Alternative Lenders to Coast 2 Coast Funding Group
Other portfolio lenders have started to recognize the opportunity to secure very well qualified borrowers who are looking to finance an unwarrantable condo by positioning themselves as an alternative to Coast 2 Coast.
These lenders will require a minimum down payment of 30% (maximum LTV of 70%) but will also consider a down payment of 25% (maximum LTV of 75%) for a well-qualified borrower that has a minimum credit score of 720 plus a minimum of 12 months of payment reserves. In contrast to Coast 2 Coast, these lenders will provide significantly lower interest rates without the expense of any origination points related to the transaction. These lenders will also allow for the purchase or refinance of an investment property to a maximum LTV of 70% and will also provide financing on a condo where a single entity owns more than 10% of the units. These lenders will provide financing in less than 30 days and are providing borrowers with a very attractive alternative to Coast 2 Coast Funding.

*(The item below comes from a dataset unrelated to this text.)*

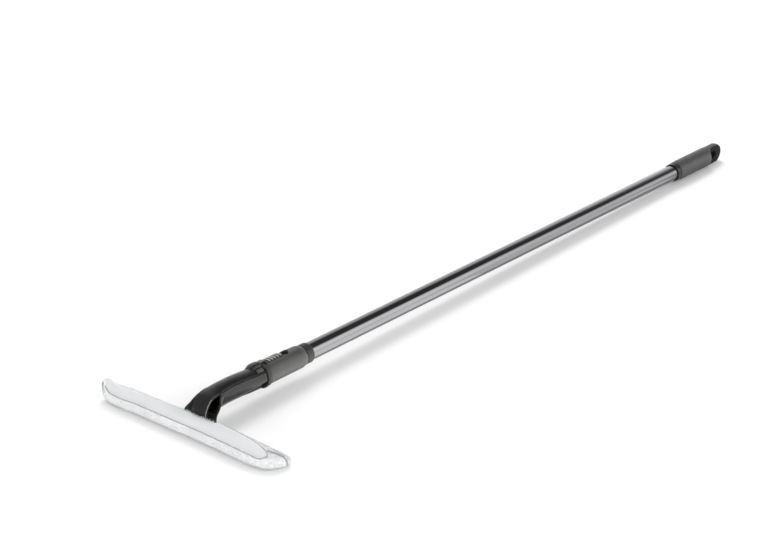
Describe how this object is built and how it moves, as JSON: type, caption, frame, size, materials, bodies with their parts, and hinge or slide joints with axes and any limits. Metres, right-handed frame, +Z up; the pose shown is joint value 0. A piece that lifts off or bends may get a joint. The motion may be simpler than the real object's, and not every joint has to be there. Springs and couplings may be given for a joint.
{
  "type": "telescopic window washer",
  "caption": "T-shaped washing head in a microfibre sleeve on a swan neck, plugged into a telescopic twist-lock pole with a hanging grip.",
  "frame": {"origin": "middle of the tool's footprint, on the floor that it lies on", "axes": "+Z up, +Y from the head to the grip along the pole, +X along the head's bar"},
  "size_m": [0.273, 1.0928, 0.0476],
  "materials": {
    "tube_lacquer": "gloss black lacquer on thin steel tube",
    "tube_bare": "satin drawn steel tube",
    "grip_plastic": "soft-touch dark grey moulding",
    "soft_grey": "fine matt dark grey moulding",
    "dark_plastic": "matt near-black moulding",
    "black_plastic": "satin black moulding",
    "nylon": "natural nylon",
    "spring_steel": "plated steel",
    "carrier_grey": "grey moulding",
    "hook_tape": "woven hook tape",
    "plush": "white microfibre pile, short and dense",
    "panel_cloth": "pale grey smooth microfibre with overlocked edge"
  },
  "bodies": {
    "outer_pole": {"outer_tube": "tube_lacquer", "mouth_collar": "dark_plastic", "mouth_bush": "nylon", "grip": "grip_plastic", "grip_ferrule": "black_plastic", "tube_end_plug": "nylon"},
    "lock": {"lock_ring": "nylon"},
    "inner_pole": {"inner_tube": "tube_bare", "cam_stud": "nylon", "cam_cap": "nylon", "adapter_sleeve": "soft_grey", "adapter_pin": "spring_steel", "coupling_ring": "soft_grey", "neck_spigot": "black_plastic", "neck_flange": "black_plastic", "latch_keeper": "black_plastic", "bayonet_lug_left": "carrier_grey", "bayonet_lug_right": "carrier_grey", "neck_upper_shell": "black_plastic", "neck_lower_shell": "black_plastic", "neck_screw_front": "spring_steel", "neck_screw_rear": "spring_steel", "bar_saddle": "black_plastic", "saddle_screw_left": "spring_steel", "saddle_screw_right": "spring_steel", "t_bar": "carrier_grey", "hook_tape_top": "hook_tape", "hook_tape_bottom": "hook_tape", "sleeve_bottom": "plush", "sleeve_front": "plush", "sleeve_top_panel": "panel_cloth", "sleeve_rear": "plush", "sleeve_end_left": "plush", "sleeve_end_right": "plush"},
    "release_slider": {"release_button": "soft_grey", "slider_carriage": "nylon", "slider_spring": "spring_steel"}
  },
  "joints": [
    {"name": "telescope_slide", "type": "slide", "parent": "outer_pole", "child": "lock", "axis": [0, -0.9999, 0.0155], "range_m": [0, 0.7]},
    {"name": "twist_lock", "type": "hinge", "parent": "lock", "child": "inner_pole", "pos_m": [0, -0.41844, 0.0283], "axis": [0, -0.9999, 0.0155], "range_deg": [0, 90]},
    {"name": "release_slide", "type": "slide", "parent": "inner_pole", "child": "release_slider", "axis": [0, 0.9999, -0.0155], "range_m": [0, 0.006], "stiffness_N_per_m": 600, "springref_m": -0.004, "deforming": ["slider_spring"]}
  ]
}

For many people faced with the challenges of purchasing or refinancing a condo in litigation, the process of finding the right lending team to work with can be confusing. It’s important to gather as much information as possible regarding the portfolio lender that will eventually fund your loan transaction as well as the mortgage broker facilitating the transaction. In some situations, Coast 2 Coast Funding Group may be the best option to secure financing, but there are other portfolio lenders that are providing lower interest rates for loan scenarios on lower LTV transactions, so it’s to your advantage to explore all options.